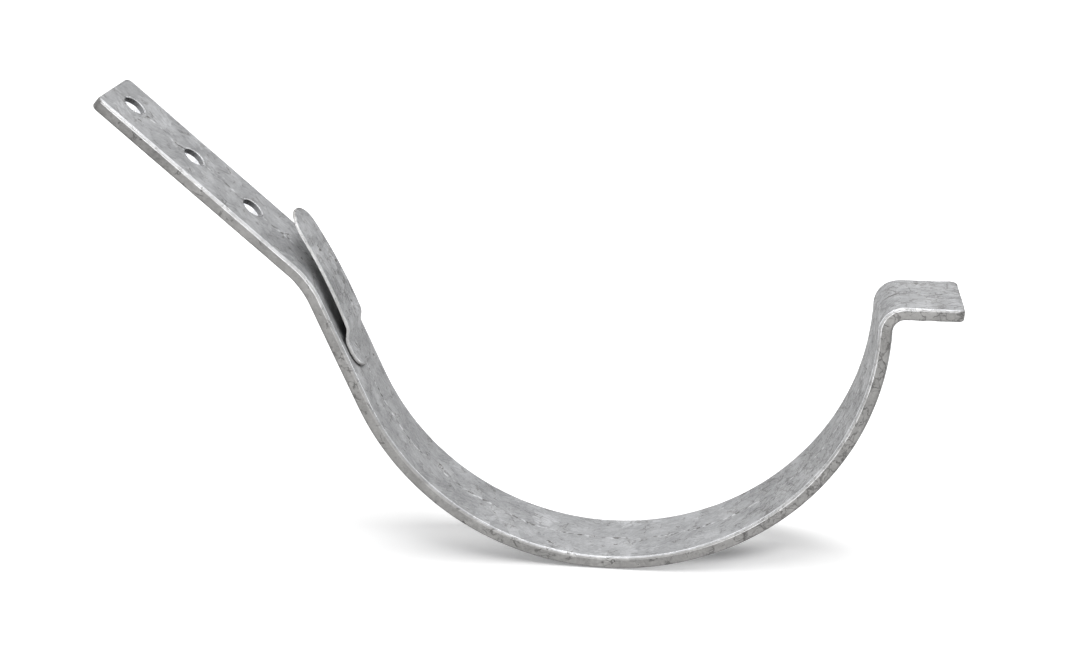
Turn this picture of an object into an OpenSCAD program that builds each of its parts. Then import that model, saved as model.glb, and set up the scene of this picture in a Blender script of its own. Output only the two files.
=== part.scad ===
// Gutter bracket for a half-round gutter: a flat bar bent to a rafter arm with
// three fixing holes, a half-round seat and a short nose, with a spring clip
// welded below the knee for the gutter's back edge.
// The origin is the seat's centre, +X runs out from the wall and +Z is up.

/* [Strap] */
// Width of the flat bar, along the gutter
strap_w = 25; // [20:1:40]
// Thickness of the flat bar
strap_t = 4; // [3:0.5:5]
// Radius of the bar's rolled long edges
edge_r = 0.9; // [0.3:0.1:1.4]
// Rounding of the bar's corners at its two cut ends
corner_r = 1.2; // [0.5:0.1:3]

/* [Seat] */
// Radius of the half-round seat that the gutter lies in
seat_r = 77; // [60:1:100]
// Angle of the seat from its lowest point round to the wall side
back_arc = 67.5; // [60:0.5:75]
// Angle of the seat from its lowest point round to the front
front_arc = 90; // [80:1:95]

/* [Rafter arm] */
// Straight stretch between the seat and the knee
back_len = 35; // [30:1:40]
// Radius of the knee on its gutter side
knee_r = 28; // [10:1:60]
// Slope of the arm above the horizontal
arm_slope = 41.7; // [20:0.1:55]
// Length of the arm's straight stretch
arm_len = 73.5; // [60:0.5:150]

/* [Fixing holes] */
// Diameter of the nail or screw holes
hole_d = 6.4; // [4:0.1:8]
// Number of holes along the arm
hole_count = 3; // [1:1:3]
// Distance from the arm's end to the first hole's centre
hole_end = 8.1; // [6:0.1:12]
// Distance between hole centres
hole_pitch = 22.5; // [14:0.5:23]

/* [Nose] */
// Straight stretch between the seat and the nose
front_len = 1; // [0.5:0.5:30]
// Radius of the nose's bend on its gutter side
nose_r = 7.5; // [6:0.5:15]
// Slope of the nose above the horizontal
nose_slope = 0; // [0:0.5:15]
// Length of the nose's straight stretch
nose_len = 16.3; // [8:0.1:40]

/* [Spring clip] */
// Thickness of the clip's sheet
clip_t = 0.9; // [0.6:0.1:1.2]
// Width of the clip's foot
foot_w = 18.5; // [14:0.5:20]
// Rounding of the foot's corners
foot_r = 7; // [4:0.5:7]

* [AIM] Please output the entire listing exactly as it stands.

* [FINISHED EXERCISE]
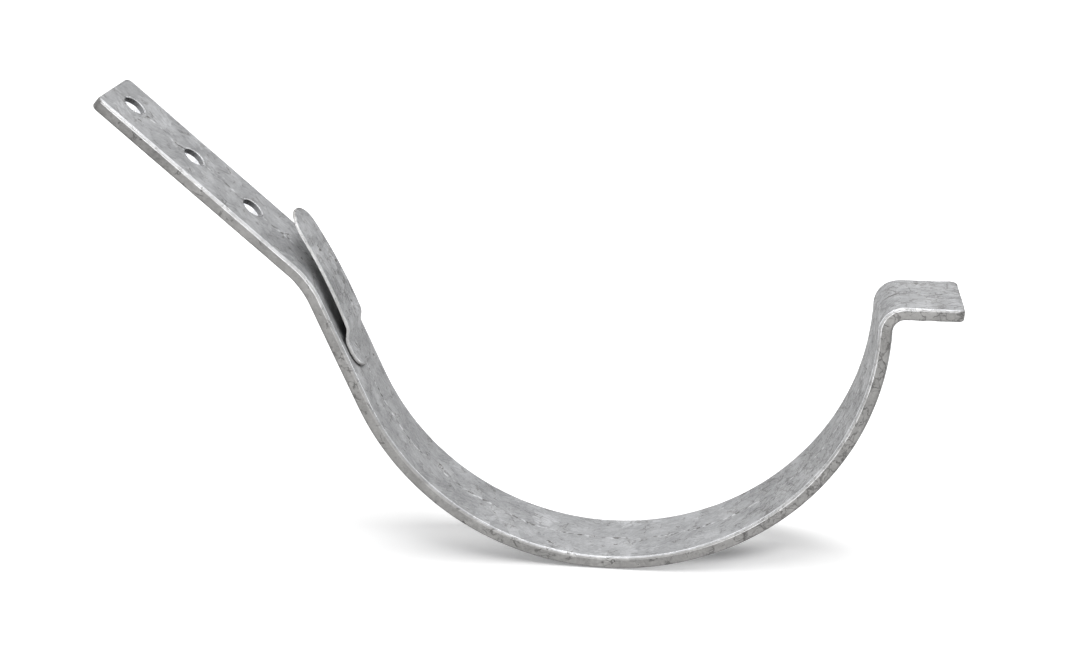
Turn this picture of an object into an OpenSCAD program that builds each of its parts. Then import that model, saved as model.glb, and set up the scene of this picture in a Blender script of its own. Output only the two files.
=== part.scad ===
// Gutter bracket for a half-round gutter: a flat bar bent to a rafter arm with
// three fixing holes, a half-round seat and a short nose, with a spring clip
// welded below the knee for the gutter's back edge.
// The origin is the seat's centre, +X runs out from the wall and +Z is up.

/* [Strap] */
// Width of the flat bar, along the gutter
strap_w = 25; // [20:1:40]
// Thickness of the flat bar
strap_t = 4; // [3:0.5:5]
// Radius of the bar's rolled long edges
edge_r = 0.9; // [0.3:0.1:1.4]
// Rounding of the bar's corners at its two cut ends
corner_r = 1.2; // [0.5:0.1:3]

/* [Seat] */
// Radius of the half-round seat that the gutter lies in
seat_r = 77; // [60:1:100]
// Angle of the seat from its lowest point round to the wall side
back_arc = 67.5; // [60:0.5:75]
// Angle of the seat from its lowest point round to the front
front_arc = 90; // [80:1:95]

/* [Rafter arm] */
// Straight stretch between the seat and the knee
back_len = 35; // [30:1:40]
// Radius of the knee on its gutter side
knee_r = 28; // [10:1:60]
// Slope of the arm above the horizontal
arm_slope = 41.7; // [20:0.1:55]
// Length of the arm's straight stretch
arm_len = 73.5; // [60:0.5:150]

/* [Fixing holes] */
// Diameter of the nail or screw holes
hole_d = 6.4; // [4:0.1:8]
// Number of holes along the arm
hole_count = 3; // [1:1:3]
// Distance from the arm's end to the first hole's centre
hole_end = 8.1; // [6:0.1:12]
// Distance between hole centres
hole_pitch = 22.5; // [14:0.5:23]

/* [Nose] */
// Straight stretch between the seat and the nose
front_len = 1; // [0.5:0.5:30]
// Radius of the nose's bend on its gutter side
nose_r = 7.5; // [6:0.5:15]
// Slope of the nose above the horizontal
nose_slope = 0; // [0:0.5:15]
// Length of the nose's straight stretch
nose_len = 16.3; // [8:0.1:40]

/* [Spring clip] */
// Thickness of the clip's sheet
clip_t = 0.9; // [0.6:0.1:1.2]
// Width of the clip's foot
foot_w = 18.5; // [14:0.5:20]
// Rounding of the foot's corners
foot_r = 7; // [4:0.5:7]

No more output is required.